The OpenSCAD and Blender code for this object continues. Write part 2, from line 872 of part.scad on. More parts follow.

##############################

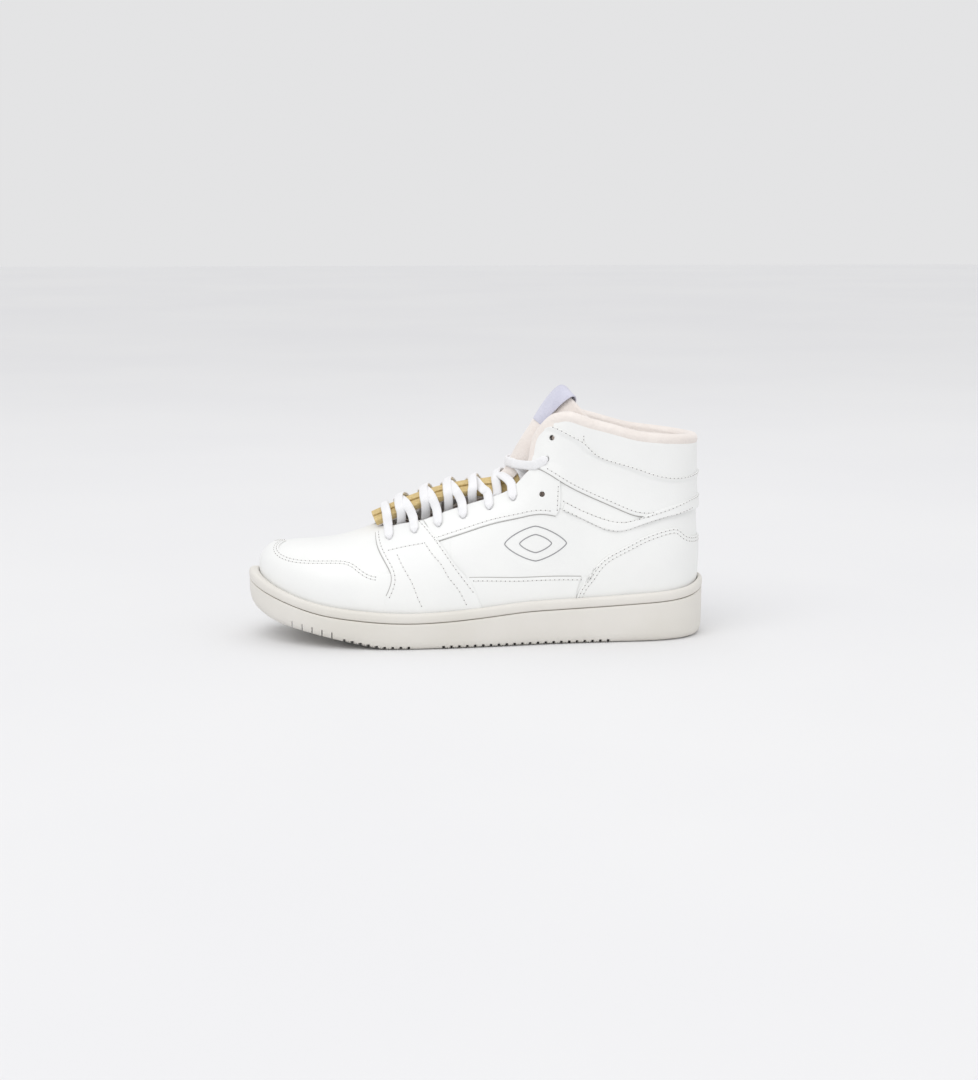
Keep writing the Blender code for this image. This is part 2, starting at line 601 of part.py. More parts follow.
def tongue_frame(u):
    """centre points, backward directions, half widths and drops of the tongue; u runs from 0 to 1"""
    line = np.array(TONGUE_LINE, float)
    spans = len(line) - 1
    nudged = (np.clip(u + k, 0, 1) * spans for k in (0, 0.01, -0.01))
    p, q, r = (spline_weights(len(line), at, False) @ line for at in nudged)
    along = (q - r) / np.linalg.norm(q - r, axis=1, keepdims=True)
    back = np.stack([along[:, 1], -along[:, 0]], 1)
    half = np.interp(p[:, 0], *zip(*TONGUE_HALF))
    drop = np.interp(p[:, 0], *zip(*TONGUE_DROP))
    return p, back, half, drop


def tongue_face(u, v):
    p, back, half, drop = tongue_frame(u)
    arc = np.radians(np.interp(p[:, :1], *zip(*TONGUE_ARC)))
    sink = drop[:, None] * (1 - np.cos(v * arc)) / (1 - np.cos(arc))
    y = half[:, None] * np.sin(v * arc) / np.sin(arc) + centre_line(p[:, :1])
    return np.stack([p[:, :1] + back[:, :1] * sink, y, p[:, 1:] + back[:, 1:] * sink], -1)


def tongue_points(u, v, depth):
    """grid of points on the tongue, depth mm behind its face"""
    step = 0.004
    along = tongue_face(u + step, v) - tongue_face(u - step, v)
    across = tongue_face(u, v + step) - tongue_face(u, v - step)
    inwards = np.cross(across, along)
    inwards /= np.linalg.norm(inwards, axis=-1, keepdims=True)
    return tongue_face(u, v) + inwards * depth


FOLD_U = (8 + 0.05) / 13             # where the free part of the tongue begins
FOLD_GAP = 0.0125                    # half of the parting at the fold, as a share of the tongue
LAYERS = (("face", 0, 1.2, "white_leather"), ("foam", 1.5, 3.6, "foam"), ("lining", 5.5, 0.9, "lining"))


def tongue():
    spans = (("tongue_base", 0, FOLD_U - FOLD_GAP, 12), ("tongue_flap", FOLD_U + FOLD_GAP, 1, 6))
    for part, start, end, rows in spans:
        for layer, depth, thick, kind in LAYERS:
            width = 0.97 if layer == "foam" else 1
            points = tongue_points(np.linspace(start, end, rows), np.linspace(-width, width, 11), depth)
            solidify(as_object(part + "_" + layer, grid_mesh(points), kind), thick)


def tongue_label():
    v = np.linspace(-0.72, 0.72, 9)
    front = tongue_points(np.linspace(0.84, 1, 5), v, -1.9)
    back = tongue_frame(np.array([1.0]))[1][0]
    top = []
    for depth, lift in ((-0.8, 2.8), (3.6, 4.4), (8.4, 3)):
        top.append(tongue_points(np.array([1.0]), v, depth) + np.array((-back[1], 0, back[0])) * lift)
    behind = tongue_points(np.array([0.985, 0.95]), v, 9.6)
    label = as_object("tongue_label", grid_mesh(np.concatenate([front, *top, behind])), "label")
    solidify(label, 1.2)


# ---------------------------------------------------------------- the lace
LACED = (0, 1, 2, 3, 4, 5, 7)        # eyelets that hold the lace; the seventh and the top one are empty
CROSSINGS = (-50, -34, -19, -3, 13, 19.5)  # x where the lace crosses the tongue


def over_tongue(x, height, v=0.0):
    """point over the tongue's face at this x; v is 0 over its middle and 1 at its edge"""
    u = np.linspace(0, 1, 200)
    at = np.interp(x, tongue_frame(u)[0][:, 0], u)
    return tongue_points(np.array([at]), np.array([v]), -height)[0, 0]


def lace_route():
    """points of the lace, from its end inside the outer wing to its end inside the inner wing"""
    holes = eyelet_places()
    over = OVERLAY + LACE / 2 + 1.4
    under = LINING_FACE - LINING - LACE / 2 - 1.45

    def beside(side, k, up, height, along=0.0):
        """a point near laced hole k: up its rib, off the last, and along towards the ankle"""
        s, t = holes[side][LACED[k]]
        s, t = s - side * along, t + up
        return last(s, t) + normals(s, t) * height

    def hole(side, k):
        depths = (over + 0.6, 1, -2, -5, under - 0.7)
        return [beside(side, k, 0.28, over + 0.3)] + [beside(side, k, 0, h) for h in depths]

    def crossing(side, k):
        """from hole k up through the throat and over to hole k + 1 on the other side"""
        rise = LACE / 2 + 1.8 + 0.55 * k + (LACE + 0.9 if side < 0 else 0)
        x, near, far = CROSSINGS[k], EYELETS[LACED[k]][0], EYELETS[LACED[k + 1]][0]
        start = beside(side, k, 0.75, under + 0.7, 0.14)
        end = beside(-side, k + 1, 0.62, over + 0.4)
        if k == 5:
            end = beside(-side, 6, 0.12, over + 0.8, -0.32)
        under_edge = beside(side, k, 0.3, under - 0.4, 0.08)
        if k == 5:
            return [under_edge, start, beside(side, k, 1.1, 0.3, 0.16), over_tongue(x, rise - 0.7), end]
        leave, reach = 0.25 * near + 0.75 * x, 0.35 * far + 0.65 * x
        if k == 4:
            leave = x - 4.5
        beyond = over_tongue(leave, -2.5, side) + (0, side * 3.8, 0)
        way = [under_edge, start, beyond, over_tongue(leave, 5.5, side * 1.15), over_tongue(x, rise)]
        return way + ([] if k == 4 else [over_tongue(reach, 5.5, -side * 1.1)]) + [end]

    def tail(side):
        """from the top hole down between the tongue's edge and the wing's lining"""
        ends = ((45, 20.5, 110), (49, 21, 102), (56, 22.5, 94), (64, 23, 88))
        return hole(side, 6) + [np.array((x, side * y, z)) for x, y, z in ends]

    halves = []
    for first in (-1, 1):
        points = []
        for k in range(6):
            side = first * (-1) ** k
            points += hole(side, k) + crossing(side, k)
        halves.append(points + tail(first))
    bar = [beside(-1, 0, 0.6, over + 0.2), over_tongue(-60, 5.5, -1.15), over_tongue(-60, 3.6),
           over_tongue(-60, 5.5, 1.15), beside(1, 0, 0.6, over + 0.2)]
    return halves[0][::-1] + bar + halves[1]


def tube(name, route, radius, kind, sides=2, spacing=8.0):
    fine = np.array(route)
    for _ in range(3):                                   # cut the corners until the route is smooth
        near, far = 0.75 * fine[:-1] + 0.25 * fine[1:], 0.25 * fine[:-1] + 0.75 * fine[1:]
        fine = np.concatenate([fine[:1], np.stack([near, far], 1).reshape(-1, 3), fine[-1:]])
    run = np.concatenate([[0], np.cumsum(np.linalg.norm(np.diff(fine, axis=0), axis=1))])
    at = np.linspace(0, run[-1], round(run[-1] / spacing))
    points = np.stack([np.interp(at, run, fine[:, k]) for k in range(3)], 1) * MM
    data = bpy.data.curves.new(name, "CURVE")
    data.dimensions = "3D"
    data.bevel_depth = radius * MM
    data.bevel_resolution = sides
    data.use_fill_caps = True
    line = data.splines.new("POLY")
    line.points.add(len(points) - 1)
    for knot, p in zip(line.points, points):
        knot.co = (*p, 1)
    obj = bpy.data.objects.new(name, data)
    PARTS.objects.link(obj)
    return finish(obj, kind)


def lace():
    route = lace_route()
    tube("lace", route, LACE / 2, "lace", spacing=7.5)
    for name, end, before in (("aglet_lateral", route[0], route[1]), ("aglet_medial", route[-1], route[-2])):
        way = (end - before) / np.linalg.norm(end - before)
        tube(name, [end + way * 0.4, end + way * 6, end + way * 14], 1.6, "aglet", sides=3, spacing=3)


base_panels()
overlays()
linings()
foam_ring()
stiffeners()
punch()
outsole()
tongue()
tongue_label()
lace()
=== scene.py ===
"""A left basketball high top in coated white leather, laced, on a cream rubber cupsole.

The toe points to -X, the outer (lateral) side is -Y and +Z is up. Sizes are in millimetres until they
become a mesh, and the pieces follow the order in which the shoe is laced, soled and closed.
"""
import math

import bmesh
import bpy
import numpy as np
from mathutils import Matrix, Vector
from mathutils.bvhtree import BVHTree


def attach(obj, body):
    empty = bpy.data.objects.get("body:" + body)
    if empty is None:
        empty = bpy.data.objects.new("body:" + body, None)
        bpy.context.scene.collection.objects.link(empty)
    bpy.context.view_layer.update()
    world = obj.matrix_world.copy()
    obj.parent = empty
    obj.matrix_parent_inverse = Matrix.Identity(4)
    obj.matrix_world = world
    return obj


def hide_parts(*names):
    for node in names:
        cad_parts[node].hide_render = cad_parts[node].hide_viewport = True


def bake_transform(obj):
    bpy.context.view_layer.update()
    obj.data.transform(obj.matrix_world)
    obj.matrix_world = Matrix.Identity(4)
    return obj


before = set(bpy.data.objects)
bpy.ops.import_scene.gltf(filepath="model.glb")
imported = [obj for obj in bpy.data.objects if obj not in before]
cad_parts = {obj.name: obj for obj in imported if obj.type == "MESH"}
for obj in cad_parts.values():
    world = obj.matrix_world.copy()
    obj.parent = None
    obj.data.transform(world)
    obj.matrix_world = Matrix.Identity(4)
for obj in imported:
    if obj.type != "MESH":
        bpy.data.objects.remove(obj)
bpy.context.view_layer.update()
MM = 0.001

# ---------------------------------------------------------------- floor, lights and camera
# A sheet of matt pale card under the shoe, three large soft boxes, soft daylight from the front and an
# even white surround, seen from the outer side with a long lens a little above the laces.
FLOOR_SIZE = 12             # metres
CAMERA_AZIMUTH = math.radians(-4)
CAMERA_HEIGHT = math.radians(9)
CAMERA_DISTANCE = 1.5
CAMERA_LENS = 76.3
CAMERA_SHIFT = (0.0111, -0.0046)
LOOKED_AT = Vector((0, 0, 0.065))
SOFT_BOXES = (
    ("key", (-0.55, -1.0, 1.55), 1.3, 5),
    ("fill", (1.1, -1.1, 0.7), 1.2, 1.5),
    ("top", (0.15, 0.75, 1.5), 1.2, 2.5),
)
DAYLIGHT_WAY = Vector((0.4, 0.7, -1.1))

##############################

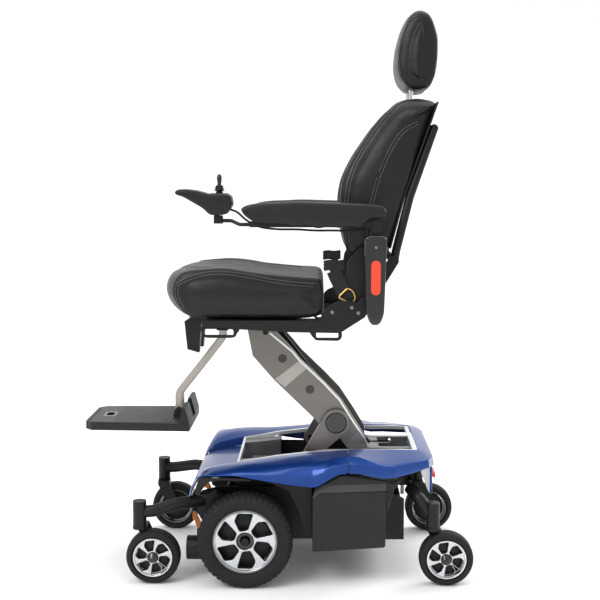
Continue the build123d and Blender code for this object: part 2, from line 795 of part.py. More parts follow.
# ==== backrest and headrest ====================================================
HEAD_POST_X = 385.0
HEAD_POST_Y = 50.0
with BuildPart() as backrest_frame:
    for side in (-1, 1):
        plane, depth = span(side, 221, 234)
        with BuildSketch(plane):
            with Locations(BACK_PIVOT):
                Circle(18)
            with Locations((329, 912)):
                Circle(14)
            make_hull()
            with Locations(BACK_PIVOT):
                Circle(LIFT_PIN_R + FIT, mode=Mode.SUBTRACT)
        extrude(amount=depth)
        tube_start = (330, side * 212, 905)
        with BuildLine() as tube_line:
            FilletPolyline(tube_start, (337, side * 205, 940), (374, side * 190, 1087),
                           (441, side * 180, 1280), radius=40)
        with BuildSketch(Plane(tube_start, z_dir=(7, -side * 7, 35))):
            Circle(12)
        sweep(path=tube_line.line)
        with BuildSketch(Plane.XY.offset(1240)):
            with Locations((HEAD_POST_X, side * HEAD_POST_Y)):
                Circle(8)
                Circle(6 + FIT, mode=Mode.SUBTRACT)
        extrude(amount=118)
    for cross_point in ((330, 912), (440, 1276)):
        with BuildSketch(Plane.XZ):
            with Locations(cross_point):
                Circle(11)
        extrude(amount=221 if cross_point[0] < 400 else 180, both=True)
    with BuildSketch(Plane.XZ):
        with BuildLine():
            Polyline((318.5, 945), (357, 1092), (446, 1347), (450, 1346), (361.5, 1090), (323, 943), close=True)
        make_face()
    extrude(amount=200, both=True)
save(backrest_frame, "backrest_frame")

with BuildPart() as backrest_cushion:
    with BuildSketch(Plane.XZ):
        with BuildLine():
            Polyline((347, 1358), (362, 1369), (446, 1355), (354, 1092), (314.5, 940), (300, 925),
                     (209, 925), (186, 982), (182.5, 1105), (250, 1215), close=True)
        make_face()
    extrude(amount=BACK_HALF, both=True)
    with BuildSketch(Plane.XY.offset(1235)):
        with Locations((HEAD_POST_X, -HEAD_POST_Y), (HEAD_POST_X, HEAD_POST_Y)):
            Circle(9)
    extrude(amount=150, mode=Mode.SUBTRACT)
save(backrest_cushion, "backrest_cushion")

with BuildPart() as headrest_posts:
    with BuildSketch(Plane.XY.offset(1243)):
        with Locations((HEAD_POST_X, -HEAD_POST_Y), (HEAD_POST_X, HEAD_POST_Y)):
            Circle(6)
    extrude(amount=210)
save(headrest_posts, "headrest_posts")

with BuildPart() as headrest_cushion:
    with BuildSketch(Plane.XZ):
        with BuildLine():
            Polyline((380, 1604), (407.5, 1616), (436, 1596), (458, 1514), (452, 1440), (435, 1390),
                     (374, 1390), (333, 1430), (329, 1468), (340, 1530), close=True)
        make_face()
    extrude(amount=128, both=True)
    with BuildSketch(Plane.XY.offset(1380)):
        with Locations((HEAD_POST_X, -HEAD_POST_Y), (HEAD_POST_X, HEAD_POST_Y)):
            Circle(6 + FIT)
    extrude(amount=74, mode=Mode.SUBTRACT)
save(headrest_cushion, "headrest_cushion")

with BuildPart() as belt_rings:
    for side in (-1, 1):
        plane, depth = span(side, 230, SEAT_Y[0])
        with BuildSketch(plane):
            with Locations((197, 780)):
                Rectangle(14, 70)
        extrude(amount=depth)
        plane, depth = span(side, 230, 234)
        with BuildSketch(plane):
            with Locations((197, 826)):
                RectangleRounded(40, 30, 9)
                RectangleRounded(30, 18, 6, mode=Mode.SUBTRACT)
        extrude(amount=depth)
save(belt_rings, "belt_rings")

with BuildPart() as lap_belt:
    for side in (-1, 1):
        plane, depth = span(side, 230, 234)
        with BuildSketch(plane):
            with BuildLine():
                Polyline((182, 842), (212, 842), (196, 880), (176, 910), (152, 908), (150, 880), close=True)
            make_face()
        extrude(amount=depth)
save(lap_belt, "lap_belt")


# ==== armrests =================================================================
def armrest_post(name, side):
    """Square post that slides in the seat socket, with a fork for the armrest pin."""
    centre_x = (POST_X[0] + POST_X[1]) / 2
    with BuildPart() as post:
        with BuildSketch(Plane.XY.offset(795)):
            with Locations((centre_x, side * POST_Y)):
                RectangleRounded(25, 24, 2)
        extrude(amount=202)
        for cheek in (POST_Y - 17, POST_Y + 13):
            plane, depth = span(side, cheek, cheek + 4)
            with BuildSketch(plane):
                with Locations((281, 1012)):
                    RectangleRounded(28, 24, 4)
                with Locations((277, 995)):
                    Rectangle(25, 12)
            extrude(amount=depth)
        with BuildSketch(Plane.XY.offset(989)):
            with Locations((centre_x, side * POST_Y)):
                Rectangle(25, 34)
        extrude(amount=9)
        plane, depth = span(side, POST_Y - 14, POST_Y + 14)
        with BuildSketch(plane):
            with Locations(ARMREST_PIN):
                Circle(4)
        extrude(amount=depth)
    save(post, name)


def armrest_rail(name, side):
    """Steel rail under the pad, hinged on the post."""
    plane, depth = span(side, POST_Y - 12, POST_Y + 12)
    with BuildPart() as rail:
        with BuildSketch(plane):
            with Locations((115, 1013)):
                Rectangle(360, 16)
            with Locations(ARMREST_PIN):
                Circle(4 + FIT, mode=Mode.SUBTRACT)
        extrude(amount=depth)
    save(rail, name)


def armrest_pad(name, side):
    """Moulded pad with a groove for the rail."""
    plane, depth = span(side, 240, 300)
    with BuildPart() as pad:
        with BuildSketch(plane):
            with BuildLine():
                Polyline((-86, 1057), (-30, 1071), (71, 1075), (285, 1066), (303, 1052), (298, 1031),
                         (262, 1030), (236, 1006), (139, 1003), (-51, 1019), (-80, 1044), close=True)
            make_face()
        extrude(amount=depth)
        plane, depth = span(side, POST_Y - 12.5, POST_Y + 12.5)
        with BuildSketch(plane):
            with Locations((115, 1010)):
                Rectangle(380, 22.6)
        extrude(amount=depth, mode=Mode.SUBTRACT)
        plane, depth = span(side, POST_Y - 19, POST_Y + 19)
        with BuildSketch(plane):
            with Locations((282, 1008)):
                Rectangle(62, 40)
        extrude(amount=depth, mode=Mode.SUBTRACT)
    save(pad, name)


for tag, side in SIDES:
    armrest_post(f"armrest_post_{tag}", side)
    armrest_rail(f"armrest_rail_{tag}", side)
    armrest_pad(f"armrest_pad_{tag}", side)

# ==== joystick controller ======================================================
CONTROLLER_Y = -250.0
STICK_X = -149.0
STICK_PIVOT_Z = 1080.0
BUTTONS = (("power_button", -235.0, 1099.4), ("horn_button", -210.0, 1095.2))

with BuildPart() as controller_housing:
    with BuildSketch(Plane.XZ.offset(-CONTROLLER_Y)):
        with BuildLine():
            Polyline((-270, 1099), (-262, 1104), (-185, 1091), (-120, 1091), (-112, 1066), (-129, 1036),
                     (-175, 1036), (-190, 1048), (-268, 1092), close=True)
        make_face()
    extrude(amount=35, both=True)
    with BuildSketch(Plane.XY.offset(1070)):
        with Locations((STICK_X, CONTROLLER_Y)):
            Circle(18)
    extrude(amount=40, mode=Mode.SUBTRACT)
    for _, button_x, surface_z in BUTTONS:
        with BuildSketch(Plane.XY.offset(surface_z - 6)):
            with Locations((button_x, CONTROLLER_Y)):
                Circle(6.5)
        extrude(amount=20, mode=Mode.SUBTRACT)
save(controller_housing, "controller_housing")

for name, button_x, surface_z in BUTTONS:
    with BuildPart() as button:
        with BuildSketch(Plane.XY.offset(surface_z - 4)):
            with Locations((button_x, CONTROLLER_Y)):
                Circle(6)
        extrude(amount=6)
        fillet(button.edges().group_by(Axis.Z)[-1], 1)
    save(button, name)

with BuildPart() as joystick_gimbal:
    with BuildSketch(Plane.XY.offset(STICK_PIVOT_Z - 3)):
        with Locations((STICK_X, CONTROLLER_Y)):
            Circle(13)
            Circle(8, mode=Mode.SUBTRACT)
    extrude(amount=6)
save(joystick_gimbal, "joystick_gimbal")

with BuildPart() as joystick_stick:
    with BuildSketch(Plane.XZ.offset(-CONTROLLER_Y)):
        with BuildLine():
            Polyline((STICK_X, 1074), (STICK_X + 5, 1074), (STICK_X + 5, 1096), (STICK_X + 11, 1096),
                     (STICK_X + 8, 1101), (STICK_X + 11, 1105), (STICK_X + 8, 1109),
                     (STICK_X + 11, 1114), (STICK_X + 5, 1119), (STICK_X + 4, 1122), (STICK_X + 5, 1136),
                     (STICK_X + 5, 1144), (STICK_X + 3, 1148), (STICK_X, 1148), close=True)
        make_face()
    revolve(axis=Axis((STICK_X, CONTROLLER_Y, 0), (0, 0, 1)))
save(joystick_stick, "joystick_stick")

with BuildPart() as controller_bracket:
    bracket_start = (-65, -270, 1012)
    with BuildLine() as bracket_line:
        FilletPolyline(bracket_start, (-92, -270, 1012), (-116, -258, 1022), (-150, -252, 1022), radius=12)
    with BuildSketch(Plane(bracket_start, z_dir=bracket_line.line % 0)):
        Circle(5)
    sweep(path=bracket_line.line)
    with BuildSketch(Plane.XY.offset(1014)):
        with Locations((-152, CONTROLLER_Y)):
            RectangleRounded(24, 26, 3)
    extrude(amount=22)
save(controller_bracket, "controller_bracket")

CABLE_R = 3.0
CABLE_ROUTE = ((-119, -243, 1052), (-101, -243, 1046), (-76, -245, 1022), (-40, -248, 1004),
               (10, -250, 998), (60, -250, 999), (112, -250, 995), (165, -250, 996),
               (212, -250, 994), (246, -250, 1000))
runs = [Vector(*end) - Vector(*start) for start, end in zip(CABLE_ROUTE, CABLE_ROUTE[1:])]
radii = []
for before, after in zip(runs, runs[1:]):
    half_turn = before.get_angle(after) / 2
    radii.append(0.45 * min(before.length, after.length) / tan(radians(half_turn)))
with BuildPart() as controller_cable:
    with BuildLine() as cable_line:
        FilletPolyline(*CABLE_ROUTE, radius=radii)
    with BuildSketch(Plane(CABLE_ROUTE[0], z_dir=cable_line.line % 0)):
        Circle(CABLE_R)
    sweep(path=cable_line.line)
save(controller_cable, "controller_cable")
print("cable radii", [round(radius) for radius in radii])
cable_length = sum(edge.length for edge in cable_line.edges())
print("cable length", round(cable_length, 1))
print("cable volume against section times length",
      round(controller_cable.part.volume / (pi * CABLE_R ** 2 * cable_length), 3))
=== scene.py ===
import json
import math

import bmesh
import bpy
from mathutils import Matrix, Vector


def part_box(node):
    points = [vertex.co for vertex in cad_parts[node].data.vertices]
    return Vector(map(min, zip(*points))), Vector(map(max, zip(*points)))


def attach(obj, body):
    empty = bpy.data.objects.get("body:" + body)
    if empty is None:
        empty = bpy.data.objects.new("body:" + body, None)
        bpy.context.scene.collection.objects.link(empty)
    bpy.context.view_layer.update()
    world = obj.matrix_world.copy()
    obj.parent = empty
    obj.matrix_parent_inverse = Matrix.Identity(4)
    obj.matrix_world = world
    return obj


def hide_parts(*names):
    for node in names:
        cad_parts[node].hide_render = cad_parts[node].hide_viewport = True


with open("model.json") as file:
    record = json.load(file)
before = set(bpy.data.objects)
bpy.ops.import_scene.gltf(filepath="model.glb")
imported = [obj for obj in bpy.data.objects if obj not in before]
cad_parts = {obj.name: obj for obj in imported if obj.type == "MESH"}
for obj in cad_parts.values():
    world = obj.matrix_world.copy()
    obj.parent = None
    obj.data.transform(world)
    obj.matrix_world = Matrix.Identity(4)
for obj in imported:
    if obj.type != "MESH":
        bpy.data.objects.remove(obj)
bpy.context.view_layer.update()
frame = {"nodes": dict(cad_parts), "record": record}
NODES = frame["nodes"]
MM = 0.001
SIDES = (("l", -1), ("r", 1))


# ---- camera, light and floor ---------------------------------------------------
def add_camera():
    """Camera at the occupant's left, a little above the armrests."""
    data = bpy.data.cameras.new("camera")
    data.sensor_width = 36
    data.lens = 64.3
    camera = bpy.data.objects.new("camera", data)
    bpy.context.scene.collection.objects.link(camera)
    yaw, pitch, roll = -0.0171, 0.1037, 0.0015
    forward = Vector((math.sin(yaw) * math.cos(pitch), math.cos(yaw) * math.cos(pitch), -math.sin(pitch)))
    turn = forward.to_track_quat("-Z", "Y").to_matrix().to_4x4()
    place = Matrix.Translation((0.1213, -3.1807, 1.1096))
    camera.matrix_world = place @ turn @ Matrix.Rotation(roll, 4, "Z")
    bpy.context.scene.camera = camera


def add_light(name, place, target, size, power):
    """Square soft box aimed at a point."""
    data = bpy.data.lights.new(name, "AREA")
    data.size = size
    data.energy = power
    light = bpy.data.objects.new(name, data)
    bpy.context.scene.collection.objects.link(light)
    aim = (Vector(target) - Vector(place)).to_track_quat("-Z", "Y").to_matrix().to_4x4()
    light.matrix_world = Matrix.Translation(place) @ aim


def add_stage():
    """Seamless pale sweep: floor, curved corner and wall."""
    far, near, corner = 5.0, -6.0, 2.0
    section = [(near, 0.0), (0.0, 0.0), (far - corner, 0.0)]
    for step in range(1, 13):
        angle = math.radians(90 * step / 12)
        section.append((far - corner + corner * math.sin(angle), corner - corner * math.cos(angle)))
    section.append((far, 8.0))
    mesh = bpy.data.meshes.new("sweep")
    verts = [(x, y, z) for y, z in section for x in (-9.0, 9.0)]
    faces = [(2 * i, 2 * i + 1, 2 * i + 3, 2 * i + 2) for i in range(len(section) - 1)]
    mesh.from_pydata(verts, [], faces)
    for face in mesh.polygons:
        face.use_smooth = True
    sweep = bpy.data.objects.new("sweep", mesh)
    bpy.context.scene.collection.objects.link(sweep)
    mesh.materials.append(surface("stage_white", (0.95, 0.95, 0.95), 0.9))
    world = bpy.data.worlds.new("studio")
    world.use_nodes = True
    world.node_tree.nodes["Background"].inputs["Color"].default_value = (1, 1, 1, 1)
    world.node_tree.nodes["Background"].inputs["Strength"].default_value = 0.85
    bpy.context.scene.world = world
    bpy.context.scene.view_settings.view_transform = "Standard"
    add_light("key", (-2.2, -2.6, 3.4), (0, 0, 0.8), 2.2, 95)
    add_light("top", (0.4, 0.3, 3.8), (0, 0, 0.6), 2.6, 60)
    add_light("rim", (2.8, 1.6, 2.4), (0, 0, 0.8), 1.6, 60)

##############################

Give again only the lines that run from the line with "radii.append(0.45 * min(before.length, after.length)" to the line with "record = json.load(file)". Include both of those lines exactly as written.

    radii.append(0.45 * min(before.length, after.length) / tan(radians(half_turn)))
with BuildPart() as controller_cable:
    with BuildLine() as cable_line:
        FilletPolyline(*CABLE_ROUTE, radius=radii)
    with BuildSketch(Plane(CABLE_ROUTE[0], z_dir=cable_line.line % 0)):
        Circle(CABLE_R)
    sweep(path=cable_line.line)
save(controller_cable, "controller_cable")
print("cable radii", [round(radius) for radius in radii])
cable_length = sum(edge.length for edge in cable_line.edges())
print("cable length", round(cable_length, 1))
print("cable volume against section times length",
      round(controller_cable.part.volume / (pi * CABLE_R ** 2 * cable_length), 3))
=== scene.py ===
import json
import math

import bmesh
import bpy
from mathutils import Matrix, Vector


def part_box(node):
    points = [vertex.co for vertex in cad_parts[node].data.vertices]
    return Vector(map(min, zip(*points))), Vector(map(max, zip(*points)))


def attach(obj, body):
    empty = bpy.data.objects.get("body:" + body)
    if empty is None:
        empty = bpy.data.objects.new("body:" + body, None)
        bpy.context.scene.collection.objects.link(empty)
    bpy.context.view_layer.update()
    world = obj.matrix_world.copy()
    obj.parent = empty
    obj.matrix_parent_inverse = Matrix.Identity(4)
    obj.matrix_world = world
    return obj


def hide_parts(*names):
    for node in names:
        cad_parts[node].hide_render = cad_parts[node].hide_viewport = True


with open("model.json") as file:
    record = json.load(file)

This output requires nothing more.